IaaS is not all rainbows and unicorns, there are some challenges and limitations that you should also be aware of. In IaaS, you are responsible for securing and complying with the regulations that apply to your data and applications running on those VMs, storage accounts and networks. You also control the application layer, so you must take the additional steps to secure your data and network ports as well as any other industry or geo-political regulations you need to comply with. For example, if you lived in the European Union you would be subject to General Data Protection Regulations (GDPR). You can read more about GDPR here; What is GDPR, the EU’s new data protection law? - GDPR.eu.
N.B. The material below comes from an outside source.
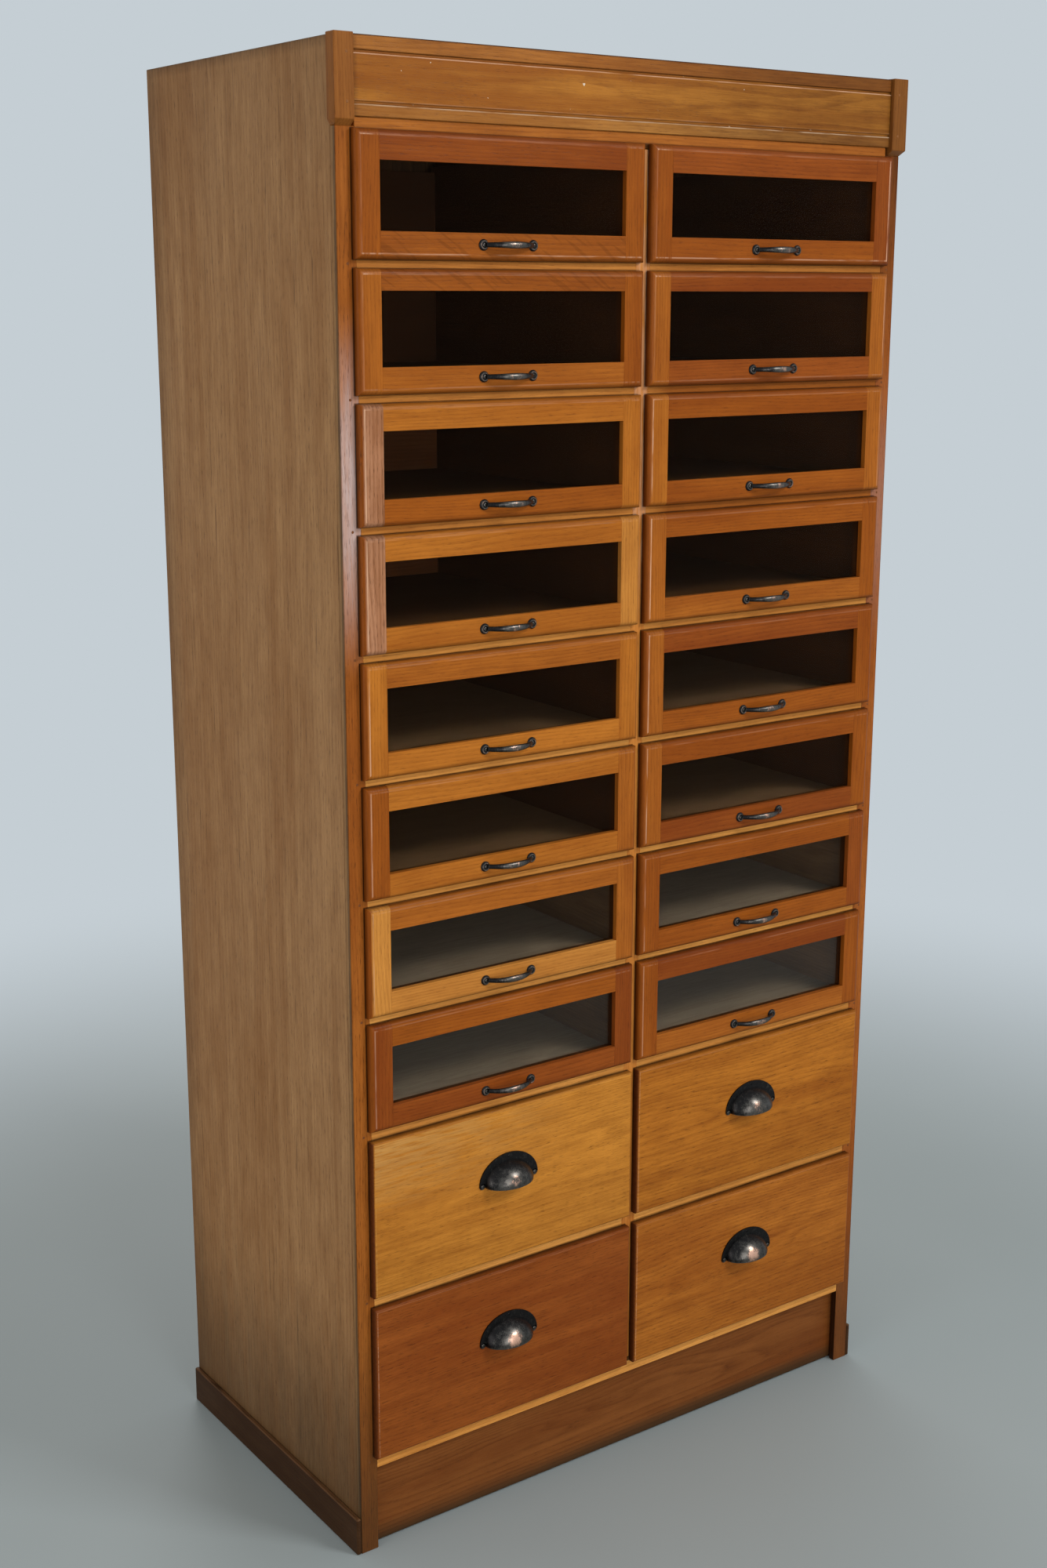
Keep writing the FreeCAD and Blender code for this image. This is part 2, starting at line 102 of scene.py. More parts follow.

There are cloud services and solutions beyond IaaS that may be able to help you with these, but you still need to implement and monitor them according to your needs.
IaaS is a more complex cloud implementation than PaaS or SaaS. You have more areas of responsibility, which means you need more skills in managing those areas. You need to understand your workloads enough to right size your VMs correctly for performance. There is also managing the VMs and application’s high availability and disaster recovery needs, which a PaaS service does natively for you. Do not forget about the VMs operating system with everything to deployments, updates, troubleshooting and decommissions, drivers, middleware, runtime environments, it is all on you; and you need to do it securely while controlling costs. Setting up the proper services within your storage accounts and protecting your data can be a complex task as well, and more so depending on your use cases. Then, there are your networks, IP address allocation, and management of security to routing.
Conclusion
IaaS was built on the history of the on-premises data center and extrapolated into a globally scalable service. IaaS is also only one part of the cloud. PaaS and SaaS have great value in their own way and overlap with the IaaS services as well. The further you move down the line from on-premises to IaaS to PaaS to SaaS, you give up some control but in return the service does more for you. This chapter covers how IaaS fits into the rest of the cloud. In the next chapter, we will focus on IaaS in more detail.
Multiple Choice Questions
In IaaS which are the resources we focus on?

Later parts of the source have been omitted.